NC governor’s veto stands

Sep 13, 2017

North Carolina Gov. Roy Cooper’s veto of a bad public notice bill is safe for now.

By Richard Karpel
Public Notice Resource Center
North Carolina Gov. Roy Cooper’s veto of a bad public notice bill is safe for now.
When the legislature reconvened on Aug. 3, it was expected to consider the four vetoes penned by the Democratic governor that hadn’t already been overridden by the Republican-dominated body. But the vetoed bills—including HB 205, Sen. Trudy Wade’s, R-Guilford, apparent effort to punish the newspapers in her district–were assigned to the House Rules Committee instead. Sources with knowledge of the Republican leadership’s thinking say they didn’t have the votes to override the vetoes, according to the North Carolina Press Association.
Wade’s bill would move court-ordered legal notices in Guilford County to the county government’s website and authorize local government units in Guilford to move their notices from newspapers to their own websites. It would also allow newspapers in the state without periodical permits to qualify for public notice advertising; limit the price newspapers can charge for some government notices; require newspapers to publish notices on their own websites; and eliminate the legal presumption that newspaper carriers are independent contractors.
The bill was passed minutes before the legislature adjourned on June 29 after Wade attached her stalled public notice and newspaper-carrier bills to another piece of legislation that would change how workers’ compensation laws relate to prison labor. Although there has been no official confirmation, it is widely believed that Wade held up a separate bill with bipartisan support in the Senate to force the House to vote on HB 205. It was approved by a 60-53 vote in the lower chamber. It had passed the Senate by a vote of 32-14 earlier in the session.
Gov. Cooper vetoed the bill on July 17. “(T)ime and again, this legislature has used the levers of big government to attack important institutions in our state who may disagree with them from time to time,” he said in his veto statement. “Unfortunately, this legislation is another example of that misguided philosophy meant to specifically threaten and harm the media.
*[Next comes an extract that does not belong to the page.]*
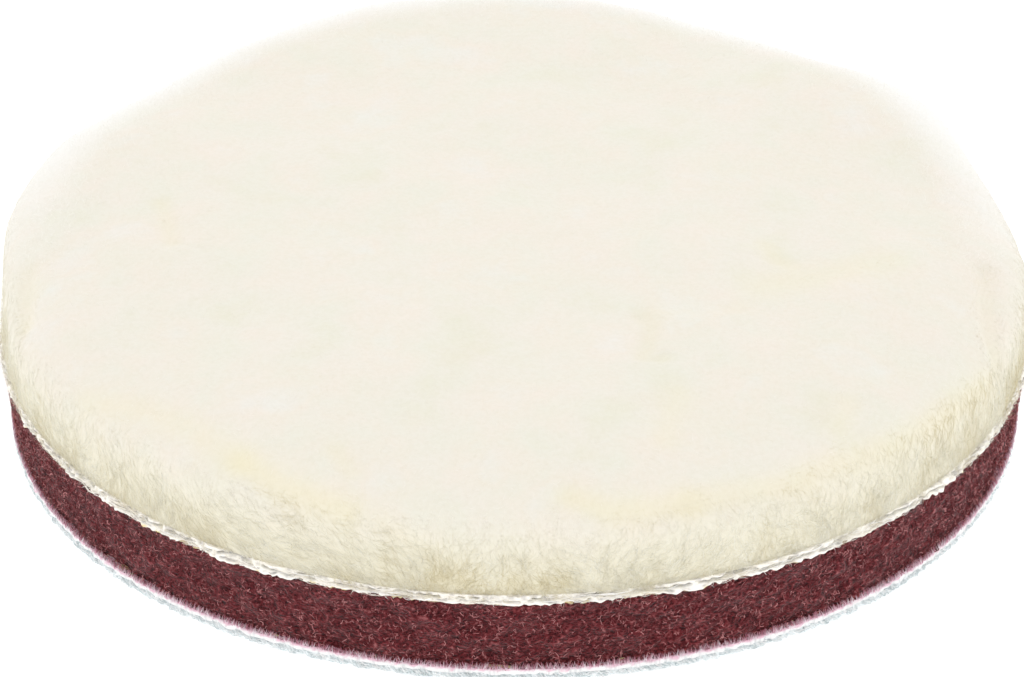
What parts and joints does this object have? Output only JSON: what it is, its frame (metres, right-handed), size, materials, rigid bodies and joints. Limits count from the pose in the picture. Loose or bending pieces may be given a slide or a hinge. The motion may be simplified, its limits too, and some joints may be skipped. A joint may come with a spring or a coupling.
{
  "type": "polishing pad",
  "caption": "Round wool polishing pad lying wool side up: a thick cream wool pile on a woven backing, bonded over a soft maroon interlayer to a loop fabric face.",
  "frame": {"origin": "centre of the flat loop face that grips the polisher's hook plate, the underside of the pad", "axes": "+Z along the pad's own axis, from the loop face to the wool; +X and +Y are any two directions across the round pad"},
  "size_m": [0.1524, 0.1524, 0.033],
  "materials": {
    "loop_fabric": "brushed nylon loops, matt",
    "loop_ground": "knitted ground, matt",
    "glue": "yellowish laminating glue, satin",
    "maroon_foam": "soft open foam with a curly fibrous cut side, matt",
    "back_coat": "latex binder, satin",
    "woven_ground": "plain woven cloth with a frayed cut edge",
    "cream_wool": "fluffy sheared wool, matt with a soft sheen"
  },
  "bodies": {
    "backing": {"loop_pile": "loop_fabric", "loop_ground_cloth": "loop_ground", "lower_adhesive_film": "glue", "foam_interlayer": "maroon_foam"},
    "wool_face": {"upper_adhesive_film": "glue", "pile_back_coat": "back_coat", "pile_ground_cloth": "woven_ground", "wool_pile": "cream_wool"}
  },
  "joints": [
    {"name": "foam_compress", "type": "slide", "parent": "backing", "child": "wool_face", "axis": [0, 0, 1], "range_m": [-0.005, 0], "stiffness_N_per_m": 16000, "deforming": ["foam_interlayer"]}
  ]
}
Legislation that enacts retribution in the media threatens a free and open press, which is fundamental to our democracy.”
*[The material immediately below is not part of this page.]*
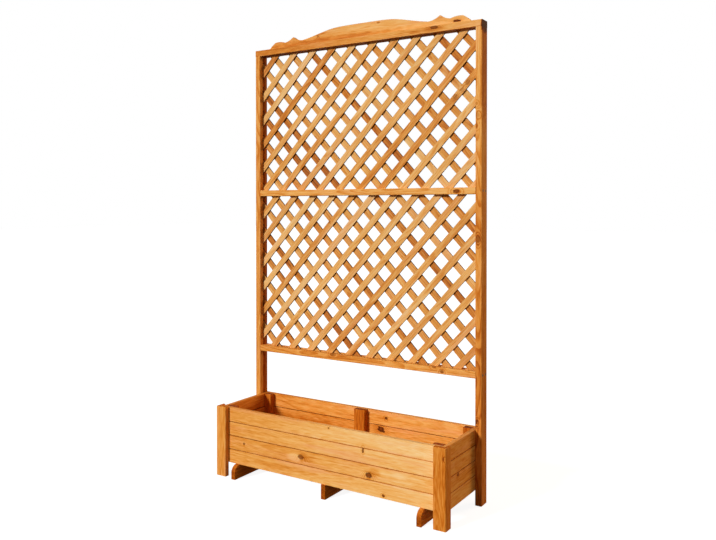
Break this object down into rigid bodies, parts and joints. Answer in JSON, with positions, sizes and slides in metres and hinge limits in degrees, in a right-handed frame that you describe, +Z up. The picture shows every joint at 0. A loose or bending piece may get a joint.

Wade said Cooper’s “veto of bipartisan legislation eliminating special carve-outs for the newspaper industry makes it clear his No. 1 priority is brown-nosing those who cover him.”
As several media outlets in the state have noted, the changes to the public notice eligibility laws in HB 205 would allow government notices to run in the North State Journal, a new statewide publication launched by former officials in Republican Gov. Pat McCrory’s administration. However, a line added to the bill before it passed, requiring eligible newspapers to maintain a “physical location in the county” in which notices are published, would limit the paper’s ability to benefit from the change.
NCPA says the vetoed bills are likely to remain in the Rules Committee for the duration of the current legislative session. However, it reminded its members that the Republican House leadership has the discretion to bring HB 205 out of committee and to schedule a vote to override the governor’s veto any time before the end of next year’s short session.
Newspapers are also closely monitoring legislation in Texas, where the legislature is meeting in a special session scheduled to last another week. The original version of a property tax-reform bill that passed the Senate early in the special session included provisions that “would have gutted newspaper notice requirements and would have allowed online-only (property tax) notices on government websites,” according to the Texas Press Association. The bills’ sponsor responded to TPA’s concerns and amended the legislation before it passed. The House version of the bill that was approved later in the same week doesn’t affect newspaper notice.